Algae grows quickly and can rapidly take over a pond or water feature. Plankton algae is supportive of the delicate food chain that makes up a pond eco-system. However, there is the danger of the algae growing too quickly and creating an imbalance. If this happens, the fish and other aquatic life can die from a lack of oxygen.

Floating Plants

Floating plants rest on the surface of the water and do not have roots reaching the bottom of the pond or water feature. They range in size from small, such as duckweed, to very large, such as water hyacinth. In most cases, they have roots that hang from the floating portions of the plants. Two other popular floating plants include water lilies and water lettuce.

Submerged Plants

Submerged plants are firmly rooted in the bottom of a pond or water feature. Typical plants are entirely under water, although they may have some parts that emerge from the water. The plants have very flaccid and soft stems that can't support them if taken out of the water. Examples of these plants include fanwort and eelgrass.

Emerged Plants

These plants are often found along the shoreline. They are rooted in the bottom of the water feature or pond, but they extend above the surface of the water. The plant stems are firm. An example of this is type of aquatic plant is cattails, which grow along the shore of a pond.

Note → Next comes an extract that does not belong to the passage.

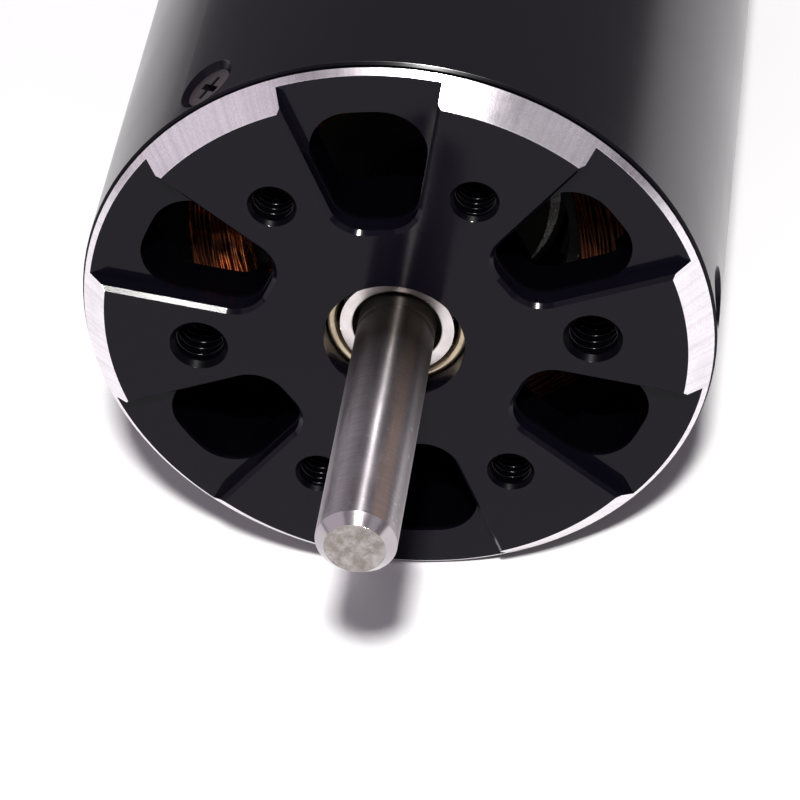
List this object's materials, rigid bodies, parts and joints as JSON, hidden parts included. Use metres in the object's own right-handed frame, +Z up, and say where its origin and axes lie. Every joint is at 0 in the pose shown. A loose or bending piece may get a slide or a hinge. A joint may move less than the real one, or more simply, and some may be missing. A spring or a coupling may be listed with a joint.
{
  "type": "brushless dc motor",
  "caption": "Long inner-rotor brushless motor: black can, vented front bell with bevelled recesses and bolt holes, shielded ball bearings, plain steel shaft, copper windings.",
  "frame": {"origin": "on the shaft's axis, in the plane of the front mounting face", "axes": "the motor lies on its side: -Y along the shaft, out of the front face; +Y towards the rear bell; +Z up; +X through the middle of one land of the front face"},
  "size_m": [0.065, 0.143, 0.065],
  "materials": {
    "black_can": "black anodised, semi-gloss",
    "black_bell": "black anodised, glossy, with a bright turned cone",
    "dark_screw": "blackened",
    "grommet_rubber": "matte",
    "core_lamination": "stacked sheets",
    "frame_plastic": "moulded",
    "slot_film": "insulating film",
    "wedge_board": "insulating board",
    "enamelled_copper": "enamelled copper",
    "ring_steel": "ground",
    "ball_steel": "polished",
    "shield_steel": "pressed sheet",
    "cage_steel": "pressed sheet",
    "spring_steel": "dark spring steel",
    "shaft_steel": "ground",
    "rotor_steel": "turned",
    "magnet_plating": "nickel plated",
    "spacer_metal": "turned"
  },
  "bodies": {
    "housing": {"can": "black_can", "front_bell": "black_bell", "rear_bell": "black_bell", "can_screws": "dark_screw", "lead_grommets": "grommet_rubber", "stator_core": "core_lamination", "front_end_frame": "frame_plastic", "rear_end_frame": "frame_plastic", "slot_liners": "slot_film", "slot_wedges": "wedge_board", "phase_a_winding": "enamelled_copper", "phase_b_winding": "enamelled_copper", "phase_c_winding": "enamelled_copper", "front_bearing_outer_ring": "ring_steel", "front_bearing_shields": "shield_steel", "rear_bearing_outer_ring": "ring_steel", "rear_bearing_shields": "shield_steel", "wave_washer": "spring_steel"},
    "rotor": {"shaft": "shaft_steel", "rotor_core": "rotor_steel", "rotor_magnets": "magnet_plating", "rotor_sleeve": "rotor_steel", "front_balance_ring": "rotor_steel", "rear_balance_ring": "rotor_steel", "front_spacer": "spacer_metal", "rear_spacer": "spacer_metal", "front_bearing_inner_ring": "ring_steel", "rear_bearing_inner_ring": "ring_steel", "retaining_ring": "spring_steel"},
    "front_ball_set": {"front_bearing_balls": "ball_steel", "front_bearing_cage": "cage_steel"},
    "rear_ball_set": {"rear_bearing_balls": "ball_steel", "rear_bearing_cage": "cage_steel"}
  },
  "joints": [
    {"name": "rotor_spin", "type": "hinge", "parent": "housing", "child": "rotor", "pos_m": [0, 0, 0], "axis": [0, 1, 0], "continuous": true},
    {"name": "front_ball_set_spin", "type": "hinge", "parent": "housing", "child": "front_ball_set", "pos_m": [0, 0.00595, 0], "axis": [0, 1, 0], "continuous": true},
    {"name": "rear_ball_set_spin", "type": "hinge", "parent": "housing", "child": "rear_ball_set", "pos_m": [0, 0.10465, 0], "axis": [0, 1, 0], "continuous": true}
  ],
  "couplings": [
    {"joint": "front_ball_set_spin", "follows": "rotor_spin", "ratio": 0.3677},
    {"joint": "rear_ball_set_spin", "follows": "rotor_spin", "ratio": 0.3677}
  ]
}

Categories Determine Habitat

The category of an aquatic plant influences its needs. For example, water lilies are emergent plants and require mud or some other soil to grow in. These plants are not a good choice for a stone water basin. A better choice would be a duckweed plant, since its roots dangle from the surface plant.

Add Aquatic Plants to Water Features

You can add aquatic plants to existing or new water features, such as a pond or ornamental pool. Aquatic plants build up the eco-system to sustain aquatic life and the overall health of a pond or other water feature.